[aarch64][vect] Support V8QI->V8HI WIDEN_ patterns
Joel Hutton
Joel.Hutton@arm.com
Wed Feb 10 14:42:05 GMT 2021
Thanks for the quick review.
Updated patch attached. I've addressed your comments below.
Tests are still running, OK for trunk assuming tests come out clean?
[aarch64][vect] Support V8QI->V8HI WIDEN_ patterns
In the case where 8 out of every 16 elements are widened using a
widening pattern and the next 8 are skipped the patterns are not
recognized. This is because they are normally used in a pair, such as
VEC_WIDEN_MINUS_HI/LO, to achieve a v16qi->v16hi conversion for example.
This patch adds support for V8QI->V8HI patterns.
gcc/ChangeLog:
PR tree-optimisation/98772
* optabs-tree.c (supportable_half_widening_operation): New function
to check for supportable V8QI->V8HI widening patterns.
* optabs-tree.h (supportable_half_widening_operation): New function.
* tree-vect-stmts.c (vect_create_vectorized_promotion_stmts): New
function to create promotion stmts for V8QI->V8HI widening patterns.

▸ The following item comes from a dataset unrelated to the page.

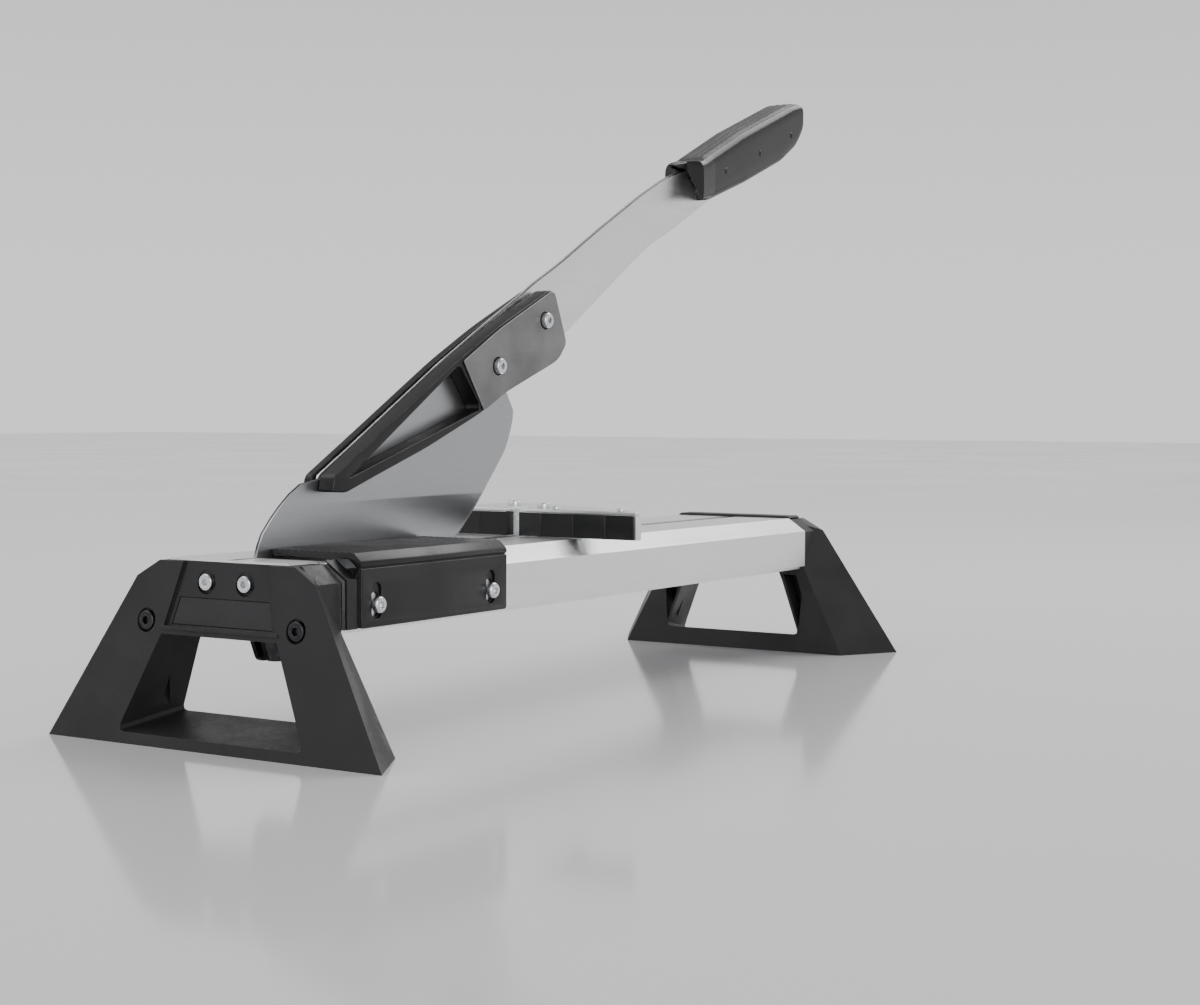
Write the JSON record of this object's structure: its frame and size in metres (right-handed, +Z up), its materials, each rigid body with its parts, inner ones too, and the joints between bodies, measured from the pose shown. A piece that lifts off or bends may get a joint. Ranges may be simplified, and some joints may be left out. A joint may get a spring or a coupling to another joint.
{
  "type": "lever cutter for floor tiles and planks",
  "caption": "Bench guillotine for vinyl tile and laminate: lever blade with pistol-style handle over a slotted aluminium table on two A-frame feet, with fence and side support.",
  "frame": {"origin": "middle of the front foot's base, where it stands on the bench", "axes": "+X along the table from the front foot to the rear foot, +Y to the far side of the blade, +Z up"},
  "size_m": [0.887, 0.315, 0.5666],
  "materials": {
    "foot_plastic": "fine-grained black moulding",
    "plate_plastic": "smooth blank plate",
    "rail_aluminium": "satin extrusion",
    "fence_plate_aluminium": "satin sheet",
    "fence_plastic": "ribbed black moulding",
    "support_plastic": "black moulding with a rim line",
    "blade_steel": "ground steel",
    "arm_steel": "satin steel with a dark rolled top edge",
    "counter_blade_steel": "ground steel",
    "casting_plastic": "black moulding",
    "face_plate_paint": "fine-textured grey paint",
    "handle_plastic": "polished black moulding",
    "grip_rubber": "ridged soft grip",
    "blackened_steel": "blackened",
    "zinc_fasteners": "bright zinc"
  },
  "bodies": {
    "base": {"counter_blade": "counter_blade_steel", "counter_screw_1": "zinc_fasteners", "counter_screw_2": "zinc_fasteners", "counter_screw_3": "zinc_fasteners", "fence_lock_bolt": "zinc_fasteners", "fence_lock_spacer": "zinc_fasteners", "fence_pivot_bolt": "zinc_fasteners", "fence_pivot_spacer": "zinc_fasteners", "front_bracket_screw_far": "zinc_fasteners", "front_bracket_screw_near": "zinc_fasteners", "front_foot": "foot_plastic", "front_nameplate": "plate_plastic", "front_rail_screw_far": "blackened_steel", "front_rail_screw_near": "blackened_steel", "head_plate": "rail_aluminium", "pivot_bolt": "zinc_fasteners", "pivot_bracket_far": "blackened_steel", "pivot_bracket_near": "blackened_steel", "pivot_nut": "zinc_fasteners", "pivot_washer_far": "zinc_fasteners", "pivot_washer_near": "zinc_fasteners", "rail_collar": "support_plastic", "rail_far": "rail_aluminium", "rail_near": "rail_aluminium", "rear_bracket_screw_far": "zinc_fasteners", "rear_bracket_screw_near": "zinc_fasteners", "rear_foot": "foot_plastic", "rear_nameplate": "plate_plastic", "rear_rail_screw_far": "blackened_steel", "rear_rail_screw_near": "blackened_steel", "rear_tie_plate": "blackened_steel", "support_screw_front": "zinc_fasteners", "support_screw_rear": "zinc_fasteners"},
    "support": {"near_support": "support_plastic"},
    "lever": {"blade": "blade_steel", "blade_bush": "blackened_steel", "lever_arm": "arm_steel", "near_casting": "casting_plastic", "near_face_plate": "face_plate_paint", "far_casting": "casting_plastic", "carrier_bolt_lower": "zinc_fasteners", "carrier_bolt_upper": "zinc_fasteners", "carrier_nut_lower": "zinc_fasteners", "carrier_nut_upper": "zinc_fasteners", "blade_screw_front": "blackened_steel", "blade_screw_rear": "blackened_steel", "handle_near": "handle_plastic", "handle_far": "handle_plastic", "handle_top_grip": "grip_rubber", "handle_rivet_1": "zinc_fasteners", "handle_rivet_2": "zinc_fasteners", "handle_rivet_3": "zinc_fasteners"},
    "fence": {"fence_bar_near": "rail_aluminium", "fence_bar_far": "rail_aluminium", "fence_face_near": "fence_plastic", "fence_face_far": "fence_plastic", "fence_plate": "fence_plate_aluminium", "fence_screw_1": "zinc_fasteners", "fence_screw_2": "zinc_fasteners", "fence_screw_3": "zinc_fasteners"}
  },
  "joints": [
    {"name": "lever_pivot", "type": "hinge", "parent": "base", "child": "lever", "pos_m": [0.04125, 0, 0.092], "axis": [0, -1, 0], "range_deg": [-18, 32]},
    {"name": "support_height", "type": "slide", "parent": "base", "child": "support", "axis": [0, 0, 1], "range_m": [-0.0048, 0.0042]},
    {"name": "fence_squaring", "type": "hinge", "parent": "base", "child": "fence", "pos_m": [0.3744, -0.0133, 0.145], "axis": [0, 0, 1], "range_deg": [-5, 5]}
  ]
}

(vectorizable_conversion): Add case for V8QI->V8HI.
gcc/testsuite/ChangeLog:
PR tree-optimisation/98772
* gcc.target/aarch64/pr98772.c: New test.
>> + /* The case where a widening operation is not making use of the full width of
>> + of the input vector, but using the full width of the output vector.
>> + Return the non-wided code, which will be used after the inputs are
>
>non-widened
Done.
>> + converted to the wide type. */
>> + if ((code == WIDEN_MINUS_EXPR
>> + || code == WIDEN_PLUS_EXPR
>> + || code == WIDEN_MULT_EXPR
>> + || code == WIDEN_LSHIFT_EXPR)
>
>Minor formatting nit, but the ||s should be indented one space more.
Done.
>> + && known_eq (TYPE_VECTOR_SUBPARTS (vectype_in),
>> + TYPE_VECTOR_SUBPARTS (vectype_out)))
>> + {
>> + switch (code)
>> + {
>> + case WIDEN_LSHIFT_EXPR:
>> + *code1 = LSHIFT_EXPR;
>> + return true;
>> + break;
>> + case WIDEN_MINUS_EXPR:
>> + *code1 = MINUS_EXPR;
>> + return true;
>> + break;
>> + case WIDEN_PLUS_EXPR:
>> + *code1 = PLUS_EXPR;
>> + return true;
>> + break;
>> + case WIDEN_MULT_EXPR:
>> + *code1 = MULT_EXPR;
>> + return true;
>> + break;
>> + default:
>> + gcc_unreachable ();
>> + }
>> + }
>
>Rather than return true, I think we should do something like:
>
> if (!supportable_convert_operation (NOP_EXPR, vectype_out,
> vectype_in, &dummy_code))
> return false;
>
> optab = optab_for_tree_code (*code1, vectype_out, optab_default);
> return (optab_handler (optab, TYPE_MODE (vectype_out))
> != CODE_FOR_nothing);
>
>to make sure that the target really does support this.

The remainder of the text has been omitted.